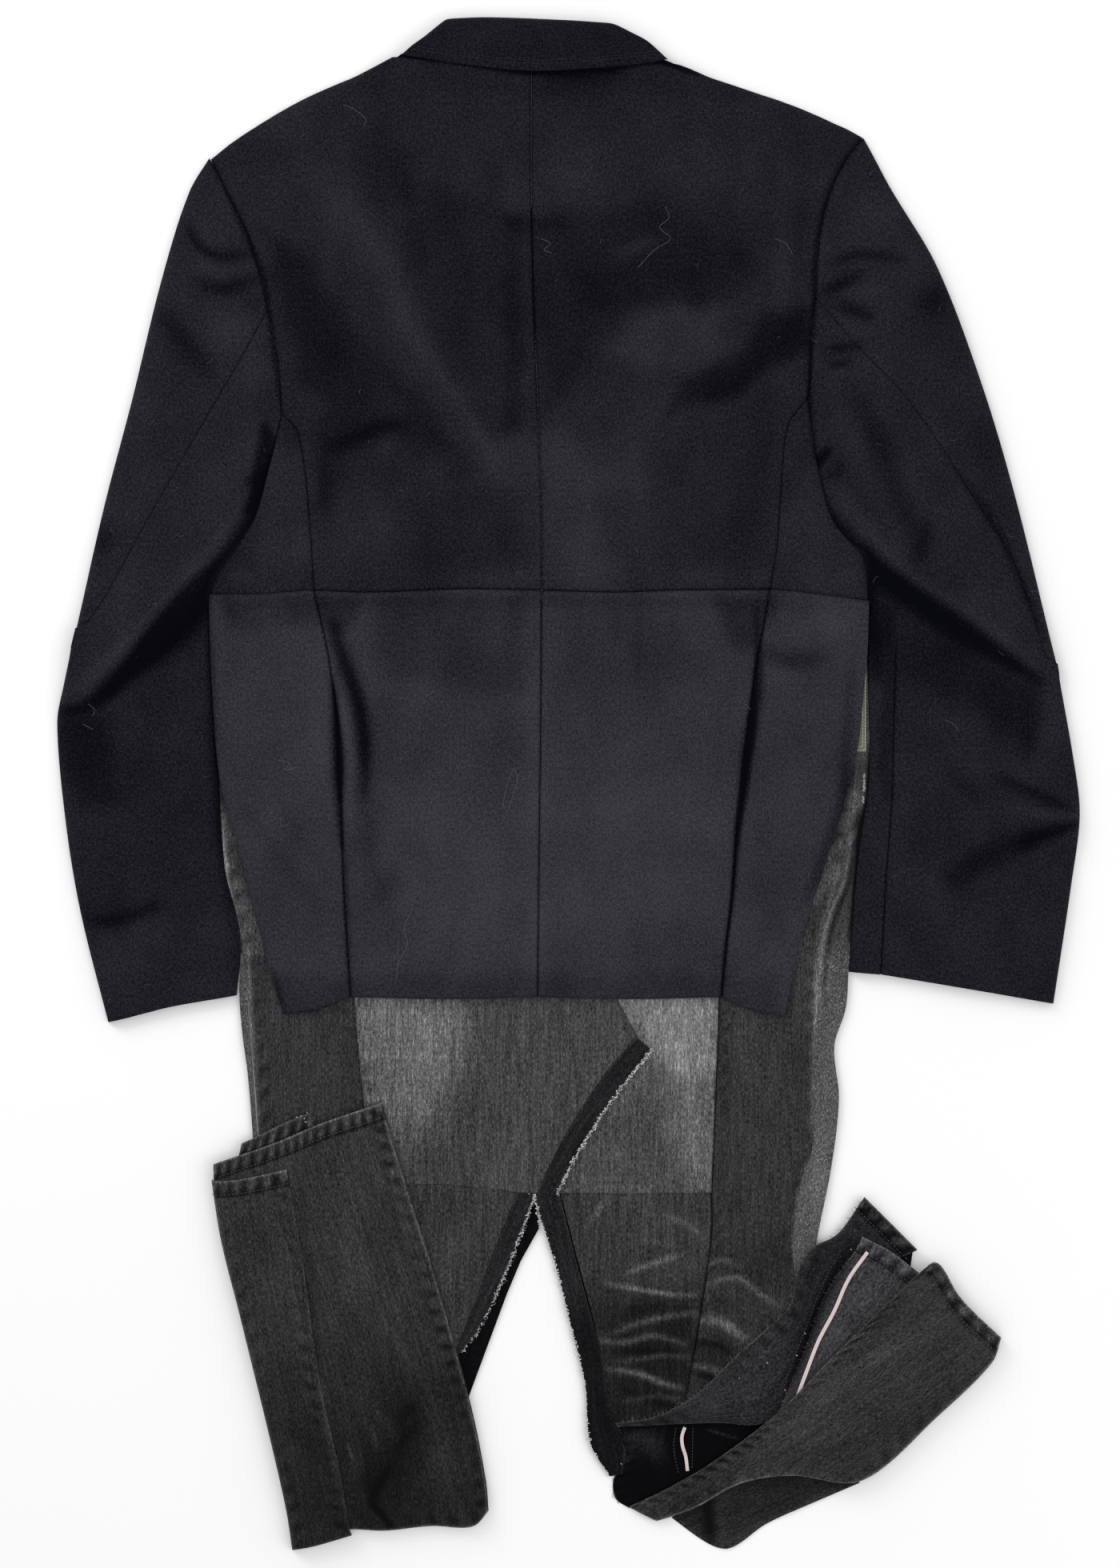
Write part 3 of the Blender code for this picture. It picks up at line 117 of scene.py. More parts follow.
# %% the jacket's seams
JACKET_SEAMS = {
    "shoulder_left": (5, ((-267, 467), (-247, 485), (-199, 514), (-148, 535), (-132, 541))),
    "shoulder_right": (5, ((99, 528), (123, 522), (166, 510), (204, 493), (219, 483))),
    "neck_left": (3, ((-132, 541), (-90, 540), (-28, 538.5))),
    "neck_right": (3, ((-28, 538.5), (41, 540), (81, 535), (99, 528))),
    "centre_upper": (21, ((-28, 538.5), (-27.6, 408), (-23.4, 288), (-20.4, 198), (-20.4, 145))),
    "centre_lower": (16, ((-20.4, 145), (-21, 49), (-22.2, -51), (-23.4, -160))),
    "armhole_left_cap": (4, ((-267, 467), (-256, 443), (-240, 410), (-225.6, 355))),
    "armhole_left_mid": (6, ((-225.6, 355), (-221.5, 337))),
    "armhole_left_low": (4, ((-221.5, 337), (-217, 310), (-214.8, 277))),
    "armhole_left_end": (3, ((-214.8, 277), (-217.5, 264))),
    "princess_left_upper": (7, ((-214.8, 277), (-204, 266), (-197.5, 235), (-193.5, 190), (-190.8, 145))),
    "princess_left_lower": (16, ((-190.8, 145), (-179, 91), (-172, 20), (-168.5, -76), (-163.2, -160))),
    "side_left_upper": (7, ((-217.5, 264), (-222, 245), (-234.6, 199), (-247, 182), (-265, 156),
                            (-268.8, 142))),
    "side_left_lower": (16, ((-268.8, 142), (-266.4, 75), (-261, 4), (-246.6, -53), (-229, -123),
                             (-214, -172.5))),
    "waist_left_side": (3, ((-268.8, 142), (-232, 142), (-190.8, 145))),
    "waist_left": (8, ((-190.8, 145), (-149, 143.5), (-80, 146), (-20.4, 145))),
    "waist_right": (8, ((-20.4, 145), (37, 143.5), (77, 145), (150.6, 145.5))),
    "waist_right_side": (3, ((150.6, 145.5), (173, 143.5), (223.5, 137))),
    "hem_left_side": (3, ((-214, -172.5), (-191, -170.5), (-163.2, -160))),
    "hem_left": (8, ((-163.2, -160), (-90, -161.5), (-23.4, -160))),
    "hem_right": (8, ((-23.4, -160), (45, -161.5), (114, -160))),
    "hem_right_side": (3, ((114, -160), (134, -169), (161.5, -174.5))),
    "armhole_right_cap": (4, ((219, 483), (203, 460), (190, 422), (184.8, 364))),
    "armhole_right_mid": (6, ((184.8, 364), (182, 344))),
    "armhole_right_low": (4, ((182, 344), (181.2, 308), (178.6, 289))),
    "armhole_right_end": (3, ((178.6, 289), (182.4, 260))),
    "princess_right_upper": (7, ((178.6, 289), (164, 268), (159, 222), (156, 180), (150.6, 145.5))),
    "princess_right_lower": (16, ((150.6, 145.5), (139, 79), (129, 0), (121.8, -83), (114, -160))),
    "side_right_upper": (7, ((182.4, 260), (186, 239), (197.4, 197), (209.4, 182), (220.2, 171.6),
                             (223.5, 137))),
    "side_right_lower": (16, ((223.5, 137), (220.8, 74), (214.8, 19), (192, -60.6), (173.4, -118),
                              (161.5, -174.5))),
}


SLEEVE_SEAMS = {
    "left_outer_upper": (11, ((-267, 467), (-285, 440), (-307, 372), (-328, 287), (-349, 207),
                              (-369.4, 116.6))),
    "left_tip": (4, ((-359.5, 121), (-369.4, 116.6))),
    "left_tip_upper": (4, ((-359.5, 121.4), (-369.4, 117.2))),
    "left_hind": (11, ((-225.6, 355), (-247, 315), (-290, 241), (-319, 190), (-346, 141), (-359.5, 121))),
    "left_outer_lower": (10, ((-369.4, 116.6), (-379, 74), (-384, 45), (-377, -33), (-366, -98),
                              (-345.6, -179))),
    "left_free_upper": (8, ((-217.5, 264), (-223.5, 245), (-236.2, 199), (-248.4, 181), (-266, 155),
                            (-270.3, 141))),
    "left_free_lower": (10, ((-270.3, 141), (-268, 75), (-262.4, 3), (-257.4, -65), (-246, -112),
                             (-249.2, -158))),
    "left_cuff": (6, ((-345.6, -179), (-304, -166), (-249.2, -158))),
    "right_outer_upper": (10, ((219, 483), (242, 445), (276, 389), (310, 300), (335, 216), (366, 90))),
    "right_tip": (4, ((366, 90), (357.5, 92))),
    "right_tip_upper": (4, ((366, 90.6), (357.5, 92.4))),
    "right_hind": (10, ((184.8, 364), (215, 329), (255, 286), (299, 220), (335, 161), (357.5, 92))),
    "right_outer_lower": (9, ((366, 90), (378.6, 19), (383.4, -23), (377, -76), (363.6, -165))),
    "right_free_upper": (8, ((182.4, 260), (187.4, 239), (199, 197), (210.5, 183), (222, 173), (225.2, 137))),
    "right_fore": (6, ((245, 113), (243, 40), (241.5, -13), (237, -76), (233.4, -143))),
    "right_fore_top": (2, ((225.2, 137), (245, 113))),
    "right_free_lower": (6, ((225.2, 137), (224.4, 60), (224.2, 0), (216, -60), (209.6, -141))),
    "right_cuff_hind": (6, ((233.4, -143), (300, -154), (363.6, -165))),
    "right_cuff_turn": (2, ((209.6, -141), (233.4, -143))),
}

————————

Stated problem:
Repeat the material word for word, in full.

Solution to the problem:
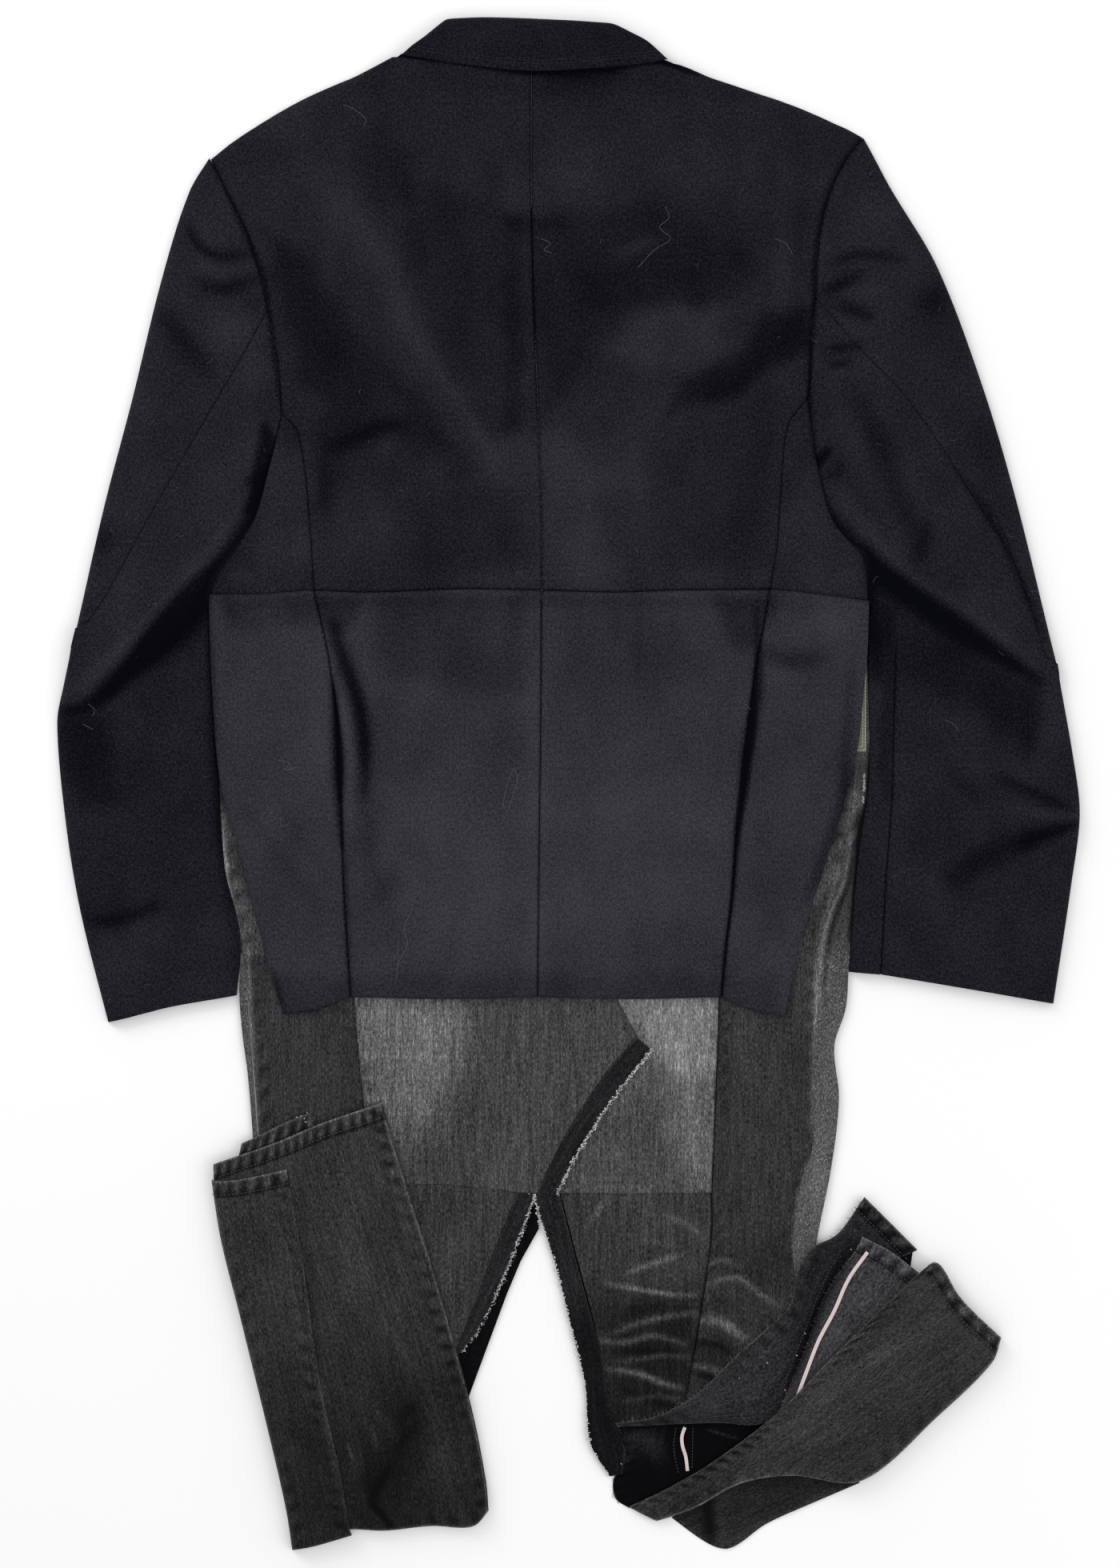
Write part 3 of the Blender code for this picture. It picks up at line 117 of scene.py. More parts follow.
# %% the jacket's seams
JACKET_SEAMS = {
    "shoulder_left": (5, ((-267, 467), (-247, 485), (-199, 514), (-148, 535), (-132, 541))),
    "shoulder_right": (5, ((99, 528), (123, 522), (166, 510), (204, 493), (219, 483))),
    "neck_left": (3, ((-132, 541), (-90, 540), (-28, 538.5))),
    "neck_right": (3, ((-28, 538.5), (41, 540), (81, 535), (99, 528))),
    "centre_upper": (21, ((-28, 538.5), (-27.6, 408), (-23.4, 288), (-20.4, 198), (-20.4, 145))),
    "centre_lower": (16, ((-20.4, 145), (-21, 49), (-22.2, -51), (-23.4, -160))),
    "armhole_left_cap": (4, ((-267, 467), (-256, 443), (-240, 410), (-225.6, 355))),
    "armhole_left_mid": (6, ((-225.6, 355), (-221.5, 337))),
    "armhole_left_low": (4, ((-221.5, 337), (-217, 310), (-214.8, 277))),
    "armhole_left_end": (3, ((-214.8, 277), (-217.5, 264))),
    "princess_left_upper": (7, ((-214.8, 277), (-204, 266), (-197.5, 235), (-193.5, 190), (-190.8, 145))),
    "princess_left_lower": (16, ((-190.8, 145), (-179, 91), (-172, 20), (-168.5, -76), (-163.2, -160))),
    "side_left_upper": (7, ((-217.5, 264), (-222, 245), (-234.6, 199), (-247, 182), (-265, 156),
                            (-268.8, 142))),
    "side_left_lower": (16, ((-268.8, 142), (-266.4, 75), (-261, 4), (-246.6, -53), (-229, -123),
                             (-214, -172.5))),
    "waist_left_side": (3, ((-268.8, 142), (-232, 142), (-190.8, 145))),
    "waist_left": (8, ((-190.8, 145), (-149, 143.5), (-80, 146), (-20.4, 145))),
    "waist_right": (8, ((-20.4, 145), (37, 143.5), (77, 145), (150.6, 145.5))),
    "waist_right_side": (3, ((150.6, 145.5), (173, 143.5), (223.5, 137))),
    "hem_left_side": (3, ((-214, -172.5), (-191, -170.5), (-163.2, -160))),
    "hem_left": (8, ((-163.2, -160), (-90, -161.5), (-23.4, -160))),
    "hem_right": (8, ((-23.4, -160), (45, -161.5), (114, -160))),
    "hem_right_side": (3, ((114, -160), (134, -169), (161.5, -174.5))),
    "armhole_right_cap": (4, ((219, 483), (203, 460), (190, 422), (184.8, 364))),
    "armhole_right_mid": (6, ((184.8, 364), (182, 344))),
    "armhole_right_low": (4, ((182, 344), (181.2, 308), (178.6, 289))),
    "armhole_right_end": (3, ((178.6, 289), (182.4, 260))),
    "princess_right_upper": (7, ((178.6, 289), (164, 268), (159, 222), (156, 180), (150.6, 145.5))),
    "princess_right_lower": (16, ((150.6, 145.5), (139, 79), (129, 0), (121.8, -83), (114, -160))),
    "side_right_upper": (7, ((182.4, 260), (186, 239), (197.4, 197), (209.4, 182), (220.2, 171.6),
                             (223.5, 137))),
    "side_right_lower": (16, ((223.5, 137), (220.8, 74), (214.8, 19), (192, -60.6), (173.4, -118),
                              (161.5, -174.5))),
}


SLEEVE_SEAMS = {
    "left_outer_upper": (11, ((-267, 467), (-285, 440), (-307, 372), (-328, 287), (-349, 207),
                              (-369.4, 116.6))),
    "left_tip": (4, ((-359.5, 121), (-369.4, 116.6))),
    "left_tip_upper": (4, ((-359.5, 121.4), (-369.4, 117.2))),
    "left_hind": (11, ((-225.6, 355), (-247, 315), (-290, 241), (-319, 190), (-346, 141), (-359.5, 121))),
    "left_outer_lower": (10, ((-369.4, 116.6), (-379, 74), (-384, 45), (-377, -33), (-366, -98),
                              (-345.6, -179))),
    "left_free_upper": (8, ((-217.5, 264), (-223.5, 245), (-236.2, 199), (-248.4, 181), (-266, 155),
                            (-270.3, 141))),
    "left_free_lower": (10, ((-270.3, 141), (-268, 75), (-262.4, 3), (-257.4, -65), (-246, -112),
                             (-249.2, -158))),
    "left_cuff": (6, ((-345.6, -179), (-304, -166), (-249.2, -158))),
    "right_outer_upper": (10, ((219, 483), (242, 445), (276, 389), (310, 300), (335, 216), (366, 90))),
    "right_tip": (4, ((366, 90), (357.5, 92))),
    "right_tip_upper": (4, ((366, 90.6), (357.5, 92.4))),
    "right_hind": (10, ((184.8, 364), (215, 329), (255, 286), (299, 220), (335, 161), (357.5, 92))),
    "right_outer_lower": (9, ((366, 90), (378.6, 19), (383.4, -23), (377, -76), (363.6, -165))),
    "right_free_upper": (8, ((182.4, 260), (187.4, 239), (199, 197), (210.5, 183), (222, 173), (225.2, 137))),
    "right_fore": (6, ((245, 113), (243, 40), (241.5, -13), (237, -76), (233.4, -143))),
    "right_fore_top": (2, ((225.2, 137), (245, 113))),
    "right_free_lower": (6, ((225.2, 137), (224.4, 60), (224.2, 0), (216, -60), (209.6, -141))),
    "right_cuff_hind": (6, ((233.4, -143), (300, -154), (363.6, -165))),
    "right_cuff_turn": (2, ((209.6, -141), (233.4, -143))),
}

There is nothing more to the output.